▶ **GIVEN MATERIAL**
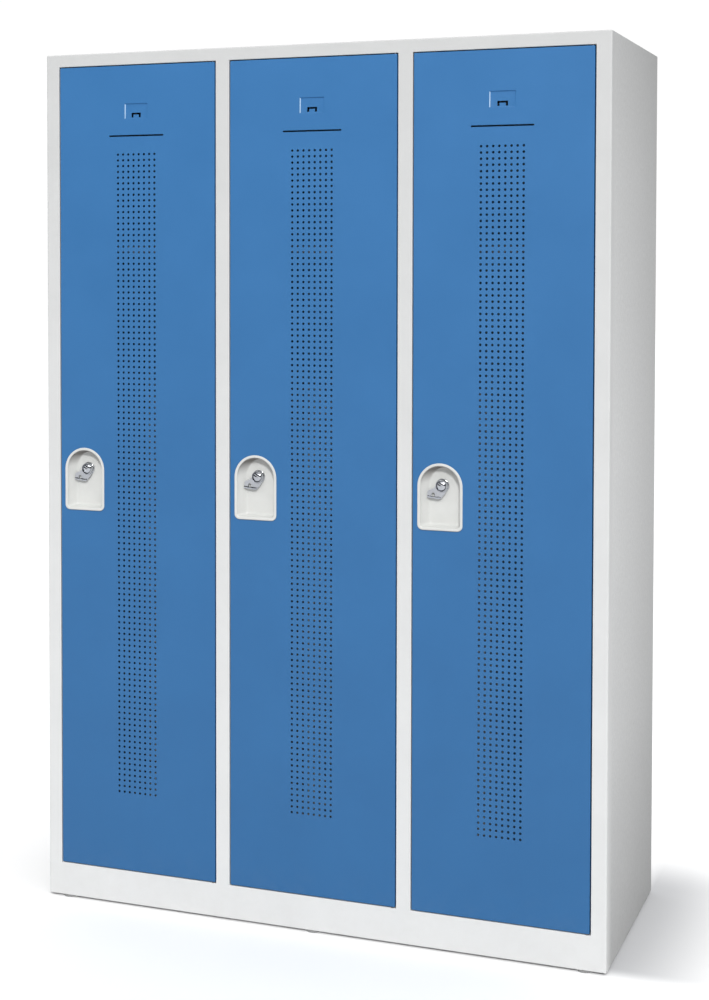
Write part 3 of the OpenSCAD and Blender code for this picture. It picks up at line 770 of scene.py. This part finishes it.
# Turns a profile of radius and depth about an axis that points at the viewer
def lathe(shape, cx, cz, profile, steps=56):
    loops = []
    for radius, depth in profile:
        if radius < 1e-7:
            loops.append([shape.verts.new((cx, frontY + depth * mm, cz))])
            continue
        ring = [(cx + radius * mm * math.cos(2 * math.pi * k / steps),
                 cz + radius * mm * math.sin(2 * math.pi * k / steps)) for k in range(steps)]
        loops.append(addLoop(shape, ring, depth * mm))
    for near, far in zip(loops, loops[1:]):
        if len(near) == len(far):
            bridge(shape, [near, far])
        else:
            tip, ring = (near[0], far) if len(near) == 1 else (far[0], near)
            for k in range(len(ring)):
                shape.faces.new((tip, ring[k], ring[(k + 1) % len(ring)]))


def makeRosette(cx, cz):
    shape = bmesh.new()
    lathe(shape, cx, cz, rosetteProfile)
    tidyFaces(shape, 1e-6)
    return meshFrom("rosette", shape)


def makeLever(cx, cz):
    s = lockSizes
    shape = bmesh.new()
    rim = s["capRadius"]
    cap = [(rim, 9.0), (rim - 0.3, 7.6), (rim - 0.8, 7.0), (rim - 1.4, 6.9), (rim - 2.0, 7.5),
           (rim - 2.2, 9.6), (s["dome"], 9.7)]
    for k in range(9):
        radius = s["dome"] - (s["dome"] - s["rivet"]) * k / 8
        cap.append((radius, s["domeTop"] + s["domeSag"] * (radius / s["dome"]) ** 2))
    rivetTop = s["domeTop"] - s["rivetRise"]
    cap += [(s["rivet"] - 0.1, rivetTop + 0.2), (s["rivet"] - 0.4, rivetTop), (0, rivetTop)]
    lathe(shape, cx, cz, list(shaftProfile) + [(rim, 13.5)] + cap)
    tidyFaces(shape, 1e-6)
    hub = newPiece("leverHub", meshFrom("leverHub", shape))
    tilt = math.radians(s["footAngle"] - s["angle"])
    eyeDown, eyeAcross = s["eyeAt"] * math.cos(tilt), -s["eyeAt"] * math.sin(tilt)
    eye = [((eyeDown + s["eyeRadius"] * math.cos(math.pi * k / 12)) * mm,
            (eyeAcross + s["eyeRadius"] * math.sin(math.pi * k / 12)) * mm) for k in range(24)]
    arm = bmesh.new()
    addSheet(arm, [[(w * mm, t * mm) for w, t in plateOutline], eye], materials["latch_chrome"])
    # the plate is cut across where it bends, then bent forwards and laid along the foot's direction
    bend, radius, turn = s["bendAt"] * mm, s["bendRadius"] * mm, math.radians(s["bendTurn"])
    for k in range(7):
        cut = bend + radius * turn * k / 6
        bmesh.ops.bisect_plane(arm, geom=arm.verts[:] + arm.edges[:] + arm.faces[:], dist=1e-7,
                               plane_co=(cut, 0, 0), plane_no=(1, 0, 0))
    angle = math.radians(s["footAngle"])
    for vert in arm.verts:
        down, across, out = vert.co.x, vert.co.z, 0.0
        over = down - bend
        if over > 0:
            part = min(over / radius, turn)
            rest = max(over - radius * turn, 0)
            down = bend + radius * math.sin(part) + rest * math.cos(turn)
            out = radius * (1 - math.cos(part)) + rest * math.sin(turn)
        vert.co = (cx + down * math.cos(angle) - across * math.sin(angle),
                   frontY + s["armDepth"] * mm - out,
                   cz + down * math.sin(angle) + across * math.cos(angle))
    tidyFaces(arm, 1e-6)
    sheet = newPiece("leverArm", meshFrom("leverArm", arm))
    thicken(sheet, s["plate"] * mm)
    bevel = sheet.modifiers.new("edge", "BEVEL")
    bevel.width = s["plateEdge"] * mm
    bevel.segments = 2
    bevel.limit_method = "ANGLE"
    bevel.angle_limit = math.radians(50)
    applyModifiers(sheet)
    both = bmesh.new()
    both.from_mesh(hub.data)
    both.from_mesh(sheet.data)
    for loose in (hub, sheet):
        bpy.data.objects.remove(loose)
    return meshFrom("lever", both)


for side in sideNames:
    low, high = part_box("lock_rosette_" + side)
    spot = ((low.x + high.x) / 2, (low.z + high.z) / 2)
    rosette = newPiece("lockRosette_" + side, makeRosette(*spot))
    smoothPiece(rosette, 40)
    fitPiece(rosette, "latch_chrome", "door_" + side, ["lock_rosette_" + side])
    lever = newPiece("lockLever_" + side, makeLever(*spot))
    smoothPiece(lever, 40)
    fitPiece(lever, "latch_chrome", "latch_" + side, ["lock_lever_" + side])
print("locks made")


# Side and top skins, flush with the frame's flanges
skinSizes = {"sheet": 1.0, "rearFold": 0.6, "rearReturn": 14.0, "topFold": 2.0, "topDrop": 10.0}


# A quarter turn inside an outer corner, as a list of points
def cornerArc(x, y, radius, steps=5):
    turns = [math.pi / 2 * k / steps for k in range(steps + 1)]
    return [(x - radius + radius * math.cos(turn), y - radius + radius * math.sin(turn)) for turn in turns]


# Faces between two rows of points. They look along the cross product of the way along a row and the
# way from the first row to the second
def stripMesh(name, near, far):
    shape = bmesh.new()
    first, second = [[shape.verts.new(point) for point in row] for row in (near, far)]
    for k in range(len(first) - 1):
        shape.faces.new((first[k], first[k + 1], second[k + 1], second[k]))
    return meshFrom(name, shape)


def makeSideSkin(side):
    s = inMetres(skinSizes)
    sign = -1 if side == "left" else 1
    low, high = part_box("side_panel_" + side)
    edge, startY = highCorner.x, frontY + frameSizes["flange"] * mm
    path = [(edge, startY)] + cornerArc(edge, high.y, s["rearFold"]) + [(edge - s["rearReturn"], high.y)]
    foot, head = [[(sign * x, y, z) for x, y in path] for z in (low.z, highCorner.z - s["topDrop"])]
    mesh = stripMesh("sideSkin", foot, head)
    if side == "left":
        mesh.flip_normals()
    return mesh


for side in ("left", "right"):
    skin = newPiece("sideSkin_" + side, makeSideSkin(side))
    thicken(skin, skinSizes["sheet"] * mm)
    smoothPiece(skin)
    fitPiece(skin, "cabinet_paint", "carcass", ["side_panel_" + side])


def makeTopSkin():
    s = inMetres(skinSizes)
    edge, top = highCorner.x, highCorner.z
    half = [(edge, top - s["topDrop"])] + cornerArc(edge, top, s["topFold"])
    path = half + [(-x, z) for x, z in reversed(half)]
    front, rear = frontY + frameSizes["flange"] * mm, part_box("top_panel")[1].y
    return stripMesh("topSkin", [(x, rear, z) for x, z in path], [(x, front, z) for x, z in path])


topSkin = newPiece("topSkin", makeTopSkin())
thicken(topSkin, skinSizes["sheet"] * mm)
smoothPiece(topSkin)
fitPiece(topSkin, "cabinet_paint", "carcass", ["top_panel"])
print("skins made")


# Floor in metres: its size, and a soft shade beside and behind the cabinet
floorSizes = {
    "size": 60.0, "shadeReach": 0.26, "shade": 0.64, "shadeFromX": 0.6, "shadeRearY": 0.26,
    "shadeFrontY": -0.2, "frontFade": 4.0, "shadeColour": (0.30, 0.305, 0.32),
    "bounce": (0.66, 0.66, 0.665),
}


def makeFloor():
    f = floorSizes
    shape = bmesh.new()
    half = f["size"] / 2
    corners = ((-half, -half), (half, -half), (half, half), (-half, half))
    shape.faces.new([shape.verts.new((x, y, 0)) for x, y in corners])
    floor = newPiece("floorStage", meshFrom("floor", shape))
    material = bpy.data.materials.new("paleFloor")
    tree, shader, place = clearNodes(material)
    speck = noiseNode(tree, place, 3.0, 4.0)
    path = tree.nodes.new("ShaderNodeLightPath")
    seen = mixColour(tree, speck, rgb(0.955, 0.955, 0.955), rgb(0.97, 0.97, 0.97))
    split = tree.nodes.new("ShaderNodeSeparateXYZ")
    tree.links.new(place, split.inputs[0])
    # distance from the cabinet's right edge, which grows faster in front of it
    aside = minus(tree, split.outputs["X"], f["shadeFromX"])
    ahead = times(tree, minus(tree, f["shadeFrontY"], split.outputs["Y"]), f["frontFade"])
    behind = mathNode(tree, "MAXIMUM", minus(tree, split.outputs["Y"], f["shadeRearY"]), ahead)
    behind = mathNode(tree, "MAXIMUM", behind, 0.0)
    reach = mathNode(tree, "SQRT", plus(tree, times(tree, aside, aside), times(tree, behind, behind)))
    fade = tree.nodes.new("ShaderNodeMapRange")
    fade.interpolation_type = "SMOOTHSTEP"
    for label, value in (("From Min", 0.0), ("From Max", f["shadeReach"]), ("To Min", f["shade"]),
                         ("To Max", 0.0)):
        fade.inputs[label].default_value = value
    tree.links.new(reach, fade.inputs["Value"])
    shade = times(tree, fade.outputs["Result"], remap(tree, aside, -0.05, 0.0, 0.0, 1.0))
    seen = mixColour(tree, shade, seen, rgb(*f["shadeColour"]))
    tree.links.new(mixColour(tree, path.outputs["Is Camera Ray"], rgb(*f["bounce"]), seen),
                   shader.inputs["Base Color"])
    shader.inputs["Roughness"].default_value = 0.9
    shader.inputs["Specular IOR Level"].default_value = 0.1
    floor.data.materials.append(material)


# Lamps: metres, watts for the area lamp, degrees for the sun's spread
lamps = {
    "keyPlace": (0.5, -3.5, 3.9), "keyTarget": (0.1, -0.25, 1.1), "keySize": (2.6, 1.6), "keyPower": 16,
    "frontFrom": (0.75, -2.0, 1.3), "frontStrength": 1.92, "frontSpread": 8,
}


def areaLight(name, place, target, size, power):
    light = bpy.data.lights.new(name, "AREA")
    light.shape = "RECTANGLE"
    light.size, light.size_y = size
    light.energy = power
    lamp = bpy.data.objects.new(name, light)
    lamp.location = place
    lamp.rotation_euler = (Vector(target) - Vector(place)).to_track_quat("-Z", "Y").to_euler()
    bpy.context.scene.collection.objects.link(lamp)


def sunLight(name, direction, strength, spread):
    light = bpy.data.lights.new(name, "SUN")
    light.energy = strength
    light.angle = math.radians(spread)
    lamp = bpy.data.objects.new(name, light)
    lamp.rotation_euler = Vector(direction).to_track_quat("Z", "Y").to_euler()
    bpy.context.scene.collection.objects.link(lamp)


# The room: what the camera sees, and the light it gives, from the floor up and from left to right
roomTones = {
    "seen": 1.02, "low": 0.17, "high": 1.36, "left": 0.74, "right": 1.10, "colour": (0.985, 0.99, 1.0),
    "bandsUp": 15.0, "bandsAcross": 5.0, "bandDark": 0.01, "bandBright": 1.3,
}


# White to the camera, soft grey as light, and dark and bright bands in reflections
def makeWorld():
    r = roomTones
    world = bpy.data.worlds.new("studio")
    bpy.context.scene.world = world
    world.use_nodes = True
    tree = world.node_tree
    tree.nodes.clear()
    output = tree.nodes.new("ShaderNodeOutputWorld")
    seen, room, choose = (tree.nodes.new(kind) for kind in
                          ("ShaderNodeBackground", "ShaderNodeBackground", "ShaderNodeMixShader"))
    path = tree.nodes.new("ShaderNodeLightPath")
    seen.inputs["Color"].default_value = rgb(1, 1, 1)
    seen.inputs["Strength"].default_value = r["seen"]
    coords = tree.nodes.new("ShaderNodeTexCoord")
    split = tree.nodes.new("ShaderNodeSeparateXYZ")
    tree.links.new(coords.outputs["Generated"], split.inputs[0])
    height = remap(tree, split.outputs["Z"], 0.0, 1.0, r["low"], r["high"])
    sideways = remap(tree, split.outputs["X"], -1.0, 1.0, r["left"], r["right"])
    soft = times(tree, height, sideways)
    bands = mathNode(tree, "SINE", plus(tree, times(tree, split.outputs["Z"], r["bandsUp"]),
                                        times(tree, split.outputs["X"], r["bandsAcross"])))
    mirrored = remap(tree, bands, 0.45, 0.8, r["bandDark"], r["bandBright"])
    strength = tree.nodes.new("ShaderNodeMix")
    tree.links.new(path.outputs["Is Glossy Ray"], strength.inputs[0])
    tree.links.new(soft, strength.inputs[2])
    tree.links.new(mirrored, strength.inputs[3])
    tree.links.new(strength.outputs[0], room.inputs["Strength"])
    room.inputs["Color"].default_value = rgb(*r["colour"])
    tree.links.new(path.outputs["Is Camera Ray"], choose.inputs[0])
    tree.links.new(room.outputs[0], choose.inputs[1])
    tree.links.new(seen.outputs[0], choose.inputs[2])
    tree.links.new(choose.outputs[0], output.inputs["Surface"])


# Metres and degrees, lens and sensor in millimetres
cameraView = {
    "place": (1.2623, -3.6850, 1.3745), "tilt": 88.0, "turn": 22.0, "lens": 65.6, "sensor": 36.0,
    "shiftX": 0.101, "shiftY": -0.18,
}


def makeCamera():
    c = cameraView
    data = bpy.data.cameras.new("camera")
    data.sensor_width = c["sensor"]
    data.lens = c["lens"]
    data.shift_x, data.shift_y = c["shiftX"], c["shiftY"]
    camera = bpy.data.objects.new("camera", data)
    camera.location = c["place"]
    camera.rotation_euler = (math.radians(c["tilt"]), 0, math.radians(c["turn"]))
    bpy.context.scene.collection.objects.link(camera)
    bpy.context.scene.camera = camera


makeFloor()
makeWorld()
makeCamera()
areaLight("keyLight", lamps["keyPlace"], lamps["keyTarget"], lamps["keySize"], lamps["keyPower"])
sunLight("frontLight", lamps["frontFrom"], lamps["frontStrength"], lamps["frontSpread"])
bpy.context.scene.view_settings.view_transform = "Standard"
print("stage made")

▶ **WHAT IS ASKED**
From the opening line of the data above, please print each line as written up to and including the line that contains "shape.faces.new((tip, ring[k], ring[(k", and nothing more.

▶ **TASK RESULT**
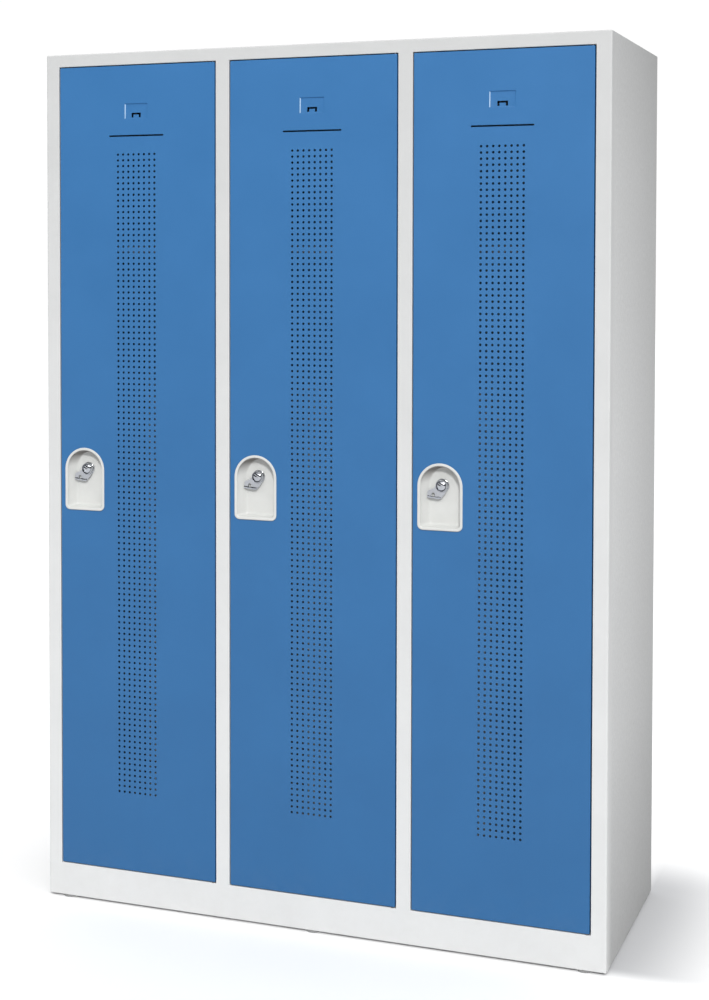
Write part 3 of the OpenSCAD and Blender code for this picture. It picks up at line 770 of scene.py. This part finishes it.
# Turns a profile of radius and depth about an axis that points at the viewer
def lathe(shape, cx, cz, profile, steps=56):
    loops = []
    for radius, depth in profile:
        if radius < 1e-7:
            loops.append([shape.verts.new((cx, frontY + depth * mm, cz))])
            continue
        ring = [(cx + radius * mm * math.cos(2 * math.pi * k / steps),
                 cz + radius * mm * math.sin(2 * math.pi * k / steps)) for k in range(steps)]
        loops.append(addLoop(shape, ring, depth * mm))
    for near, far in zip(loops, loops[1:]):
        if len(near) == len(far):
            bridge(shape, [near, far])
        else:
            tip, ring = (near[0], far) if len(near) == 1 else (far[0], near)
            for k in range(len(ring)):
                shape.faces.new((tip, ring[k], ring[(k + 1) % len(ring)]))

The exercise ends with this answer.